In order to avoid the obvious evil of the accumulation of power in any one individual, prosecutors were specifically forbidden to initiate or dismiss a prosecution. Magistrates and grand juries were put in place to initiate prosecutions. When a person, arrested, with or without a warrant, that person is brought before a magistrate,. It is the duty of the magistrate to make a probable cause determination while insuring all the rights of the accused are protected. Article 2.11 Texas Code of Criminal Procedure supra.
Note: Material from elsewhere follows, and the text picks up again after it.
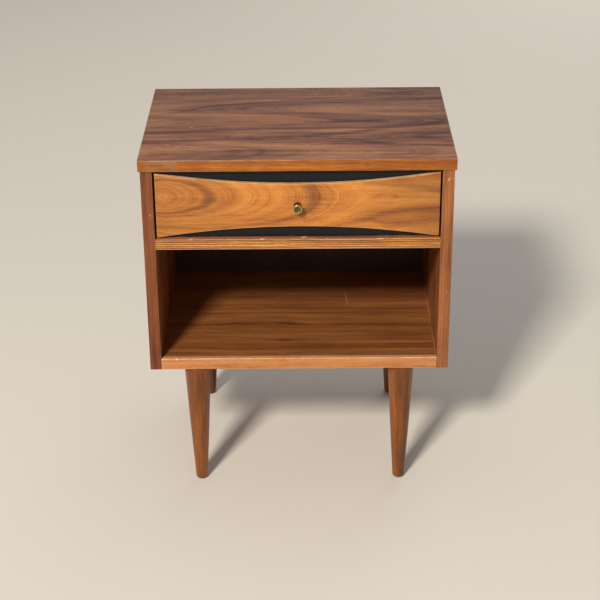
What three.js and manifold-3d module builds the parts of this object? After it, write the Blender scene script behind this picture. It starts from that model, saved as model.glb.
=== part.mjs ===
// Mid-century walnut nightstand: one drawer with a bow-tie face over an open shelf bay, on four
// round tapered legs. Millimetres, +Z up, the front faces -Y, the origin is on the floor under the
// middle of the whole piece.
import * as THREE from 'three';
import { mergeVertices } from 'three/addons/utils/BufferGeometryUtils.js';
import Module from 'manifold-3d';

const wasm = await Module();
wasm.setup();

// Overall sizes
const WIDTH = 508;
const DEPTH = 355.6;
const HEIGHT = 607;
const CASE_BOTTOM = 229;

// Boards of the case
const TOP_THICK = 19.5;
const VENEER = 0.6;
const TOP_OVERHANG = 3;
const TOP_EDGING = 6;
const TOP_END_EDGING = 3;
const SIDE_THICK = 19.05;
const SIDE_EDGING = 6.4;
const DIVIDER_TOP = 468.6;
const DIVIDER_BOTTOM = 450.5;
const DIVIDER_SETBACK = 3.6;
const RAIL_DEPTH = 18.4;
const SHELF_TOP = 249.2;
const SHELF_SETBACK = 3.3;
const SHELF_EDGING = 10;
const SHELF_TONGUE = 14;
const DADO = 6;
const BACK_THICK = 3.2;
const BACK_RABBET = 8;
const BACK_REBATE = 4.2;
const FIT = 0.15;
const GLUE = 0.1;

// Drawer
const DRAWER_HALF = 228.75;
const FACE_SETBACK = 5.8;
const OVERLAY_THICK = 6.35;
const FRONT_THICK = 12.7;
const FRONT_BOTTOM = 470.6;
const FRONT_TOP = 584.5;
const OVERLAY_BOTTOM = 470.8;
const OVERLAY_TOP = 582;
const OVERLAY_DIP = 18.4;
const OVERLAY_CORNER = 3;
const BOX_SIDE = 12;
const BOX_BOTTOM = 468.9;
const BOX_TOP = 566.9;
const BOX_REAR = 330;
const BOX_LAP = 6;
const PANEL_THICK = 4;
const PANEL_Z = 479;
const GROOVE = 6;
const GUIDE_WIDE = 20;
const GUIDE_HIGH = 7;
const GUIDE_RUN = 0.6;
const KICKER_BOTTOM = 568.5;

// Knob and its screw
const KNOB_Z = 526.3;
const KNOB_LENGTH = 18;
const KNOB_BASE_R = 6.3;
const KNOB_WAIST_R = 5.5;
const KNOB_FACE_R = 7.4;
const SCREW_R = 2;
const SCREW_HOLE_R = 2.4;

// Legs
const LEG_X = 173;
const LEG_FRONT = 28;
const LEG_REAR = 330.2;
const LEG_TOP_R = 22.2;
const LEG_FOOT_R = 10.2;
const LEG_CHAMFER = 2.4;
const GLIDE_R = 8;
const GLIDE_HIGH = 2.6;
const GLIDE_PIN_R = 1.4;
const BOLT_R = 3.6;
const INSERT_R = 6.8;
const INSERT_FLANGE_R = 9;
const INSERT_LENGTH = 14;

// Where the front face of the top board lies, so that the knob and the back edge are centred
const KNOB_OUT = KNOB_LENGTH - FACE_SETBACK;
const FRONT = -(DEPTH - KNOB_OUT) / 2;
const CASE_HALF = WIDTH / 2 - TOP_OVERHANG;
const INNER_HALF = CASE_HALF - SIDE_THICK;
const CASE_TOP = HEIGHT - TOP_THICK;
const BOARDS_END = DEPTH - BACK_REBATE;

const root = new THREE.Group();
root.name = 'nightstand';

const COLOURS = {
  top: [0x835f51, 0.5],
  edging: [0xb0682f, 0.45],
  side: [0x97592f, 0.5],
  sideEdge: [0x985636, 0.5],
  shelf: [0x6f3e1e, 0.5],
  shelfEdge: [0xce854d, 0.45],
  rail: [0xc07e41, 0.5],
  drawer: [0xd3833c, 0.4],
  leg: [0x8f5a31, 0.4],
  maple: [0xc9a679, 0.7],
  board: [0x5a3a22, 0.85],
  black: [0x1c2022, 0.6],
};

function wood(tone) {
  return new THREE.MeshStandardMaterial({ color: COLOURS[tone][0], roughness: COLOURS[tone][1], metalness: 0 });
}

function metal(colour, roughness) {
  return new THREE.MeshStandardMaterial({ color: colour, roughness, metalness: 1 });
}

const brass = () => metal(0x9a8450, 0.35);
const steel = () => metal(0x8d9094, 0.4);

function add(name, geometry, material) {
  const mesh = new THREE.Mesh(geometry, material);
  mesh.name = name;
  root.add(mesh);
}

// A box from its low and high corners, with depths counted back from the front of the top board
function block(x0, x1, d0, d1, z0, z1) {
  const geometry = new THREE.BoxGeometry(x1 - x0, d1 - d0, z1 - z0);
  geometry.translate((x0 + x1) / 2, FRONT + (d0 + d1) / 2, (z0 + z1) / 2);
  return geometry;
}

// A strip whose four long edges are eased; along is the axis it runs on
function easedStrip(x0, x1, d0, d1, z0, z1, ease, along) {
  const [w, h, length] = along === 'x' ? [d1 - d0, z1 - z0, x1 - x0] : [x1 - x0, d1 - d0, z1 - z0];
  const shape = new THREE.Shape();
  const a = w / 2;
  const b = h / 2;
  shape.moveTo(-a + ease, -b);
  shape.lineTo(a - ease, -b);
  shape.lineTo(a, -b + ease);
  shape.lineTo(a, b - ease);
  shape.lineTo(a - ease, b);
  shape.lineTo(-a + ease, b);
  shape.lineTo(-a, b - ease);
  shape.lineTo(-a, -b + ease);
  shape.closePath();
  const geometry = new THREE.ExtrudeGeometry(shape, { depth: length, bevelEnabled: false });
  geometry.translate(0, 0, -length / 2);
  if (along === 'x') {
    // profile X becomes depth, profile Y becomes height, and the length runs along X
    geometry.applyMatrix4(new THREE.Matrix4().set(0, 0, 1, 0, 1, 0, 0, 0, 0, 1, 0, 0, 0, 0, 0, 1));
  }
  geometry.translate((x0 + x1) / 2, FRONT + (d0 + d1) / 2, (z0 + z1) / 2);
  return geometry;
}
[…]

A peace officer may arrest a person without a warrant in certain circumstances:

It is the duty of a sheriff to immediately take a person arrested before the nearest magistrate where the arrest was made. Tex. Code Crim. Proc. art. 252. When brought before a magistrate Tex. Code Crim. Proc. art. 280 provides that the magistrate shall proceed to examine into the truth of the accusation, allowing the accused, however, sufficient time to procure the aid of counsel. It is further provided that after a full examination of the testimony, the magistrate shall, if the case be one where bail may properly be granted and ought to be required, proceed to make an order that the accused execute a bail bond with sufficient security conditioned for his appearance before the proper court. Tex. Code Crim. Proc. art. 329. It has been held that Tex. Code Crim. Proc. art. 252, in requiring that the officer making the arrest shall immediately take the person before the nearest magistrate where the arrest was made, contemplates that this must be done within a reasonable time after such arrest.
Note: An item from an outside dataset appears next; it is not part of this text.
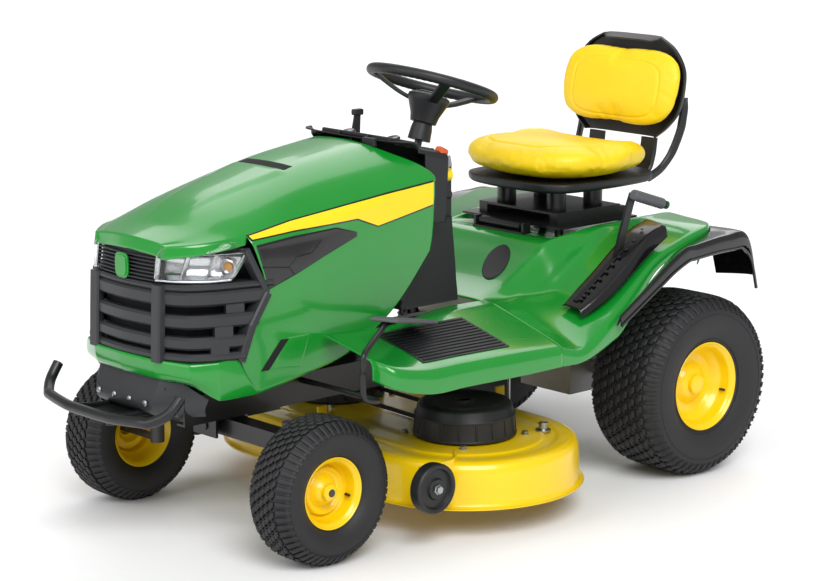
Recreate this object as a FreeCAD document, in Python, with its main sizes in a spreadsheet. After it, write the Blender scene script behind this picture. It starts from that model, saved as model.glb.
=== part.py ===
"""Riding lawn mower: a lawn tractor with a 42 inch two-blade deck, as a parametric FreeCAD document.

Frame: +X points forward, +Y to the operator's left, +Z up. The origin is on the ground, under the middle
of the whole machine. Lengths are millimetres. Places along the machine are measured forward from the
rear axle, and rx() turns them into the frame's X.
"""

import FreeCAD
import Part

import math
import os

import Sketcher  # noqa: F401  registers the sketch types

V = FreeCAD.Vector
AXIS_X, AXIS_Y, AXIS_Z = V(1, 0, 0), V(0, 1, 0), V(0, 0, 1)

doc = FreeCAD.newDocument("riding_mower")
dims = doc.addObject("Spreadsheet::Sheet", "Dims")
nodes = []
frame_pieces = []

DRIVING = {
    # the machine as a whole
    "wheelbase": 1240, "rear_axle_x": -662,
    # wheels
    "front_tyre_radius": 177.5, "front_tyre_width": 144, "front_track": 748, "front_bead": 76,
    "front_flange": 87, "rear_tyre_radius": 242, "rear_tyre_width": 232, "rear_track": 782,
    "rear_bead": 106, "rear_flange": 118, "stub_radius": 9.5, "axle_radius": 12.7, "run_clearance": 0.05,
    # steering
    "kingpin_y": 262, "kingpin_radius": 10, "steering_arm": 95, "column_lean": 18.5, "wheel_ring_radius": 161,
    "wheel_grip_radius": 14, "wheel_centre_x": 534, "wheel_centre_z": 1045,
    # frame
    "rail_bottom": 330, "rail_height": 70, "rail_outer_y": 170, "rail_flange": 30, "rail_wall": 5,
    "rail_rear": -170, "rail_front": 1478, "pivot_height": 270, "pivot_pin_radius": 12,
    # hood
    "hood_wall": 4, "hood_hinge_x": 1500, "hood_hinge_z": 395,
    # mower deck
    "deck_lip_z": 80, "deck_top_z": 195, "deck_radius": 290, "deck_wall": 4, "deck_lip": 12,
    "left_spindle_x": 680, "left_spindle_y": 280, "right_spindle_x": 650, "right_spindle_y": -256,
    "blade_length": 530, "blade_width": 60, "blade_z": 102, "gauge_wheel_radius": 62, "gauge_wheel_width": 34,
    "gauge_wheel_x": 985, "gauge_wheel_z": 156, "spindle_radius": 12.5,
    # seat
    "seat_hinge_x": 281, "seat_hinge_z": 650,
    # towing
    "hitch_hole_radius": 9.5, "hitch_plate_thickness": 6, "hitch_hole_x": -296,
}
for row, (alias, value) in enumerate(DRIVING.items(), start=1):
    dims.set(f"A{row}", alias)
    dims.set(f"B{row}", str(value))
    dims.setAlias(f"B{row}", alias)
doc.recompute()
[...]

Petty v. Morgan, 53 Tex. Civ. App. 584 (Tex. App., 1909)

Toward this outcome, our Founders and subsequent Legislatures put in place a whole chapter in the Texas Code of Criminal Procedure dedicated to the proper procedures for determining probable cause. Chapter 16, Texas Code of Criminal Procedure is titled, "The Commitment or Discharge of the Accused" and it contains the statutes pertinent to an examining trial (see copy of Chapter 16 attached).